“Recovery is not often viewed by many in society as the disease that it is. As a result, many people suffering from the symptoms of substance use issues often have to deal with perceptions that root cause of their problems are their moral failures. Recovery month is about recognizing their efforts as they navigate their journey toward a substance free life,” said Jonathan Apgar, the Clinical Services Program Manager of the Charleston Center.
Mental and/or substance use disorders is present in our community and it’s imperative that individuals in Charleston County understand how to seek help. The Charleston Center has treated an estimated more than 3,000 people with mental health or substance abuse issues between Sept. 1, 2015 and Sept. 1, 2016.
“The vast majority of people suffering from substance use diagnoses do not engage in treatment. Oftentimes, it’s by choice, but is also may be about a lack of knowledge regarding the treatment programs available. In addition, it’s not only the substance using individuals who may require some support; it’s their families and friends as well. Recovery Month is about making sure those in our community know what’s available for them and that there is help,” said Apgar.

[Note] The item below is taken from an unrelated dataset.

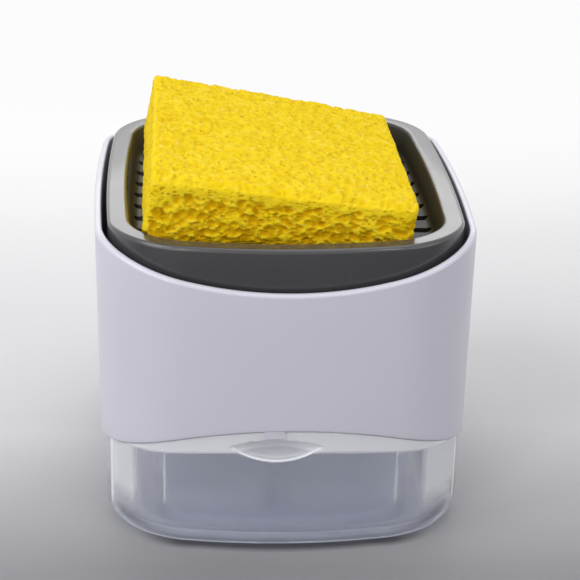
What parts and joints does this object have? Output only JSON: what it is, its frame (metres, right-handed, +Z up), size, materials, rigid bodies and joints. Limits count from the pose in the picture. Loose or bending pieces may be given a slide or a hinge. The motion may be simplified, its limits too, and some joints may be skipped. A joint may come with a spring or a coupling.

According to the Association for Addiction Professionals (NAADAC), National Addiction Professionals Day is also held in September as a part of Recovery Month, a time when people throughout the nation are celebrating their success in overcoming addiction. The day is meant to recognize the important work that tens of thousands of addiction counselors perform in addiction prevention, intervention and treatment. Without the important work of addiction services professionals, the goal of addiction recovery cannot be accomplished.
The Charleston Center, Charleston County’s Department of Alcohol and Other Drug Abuse Services, would like to take the opportunity to remind citizens that it provides substance abuse prevention, intervention, education and treatment services. Charleston Center’s mission is to help the citizens of Charleston County live productive lives, free from the impact of alcohol, other drugs, and addictive behaviors.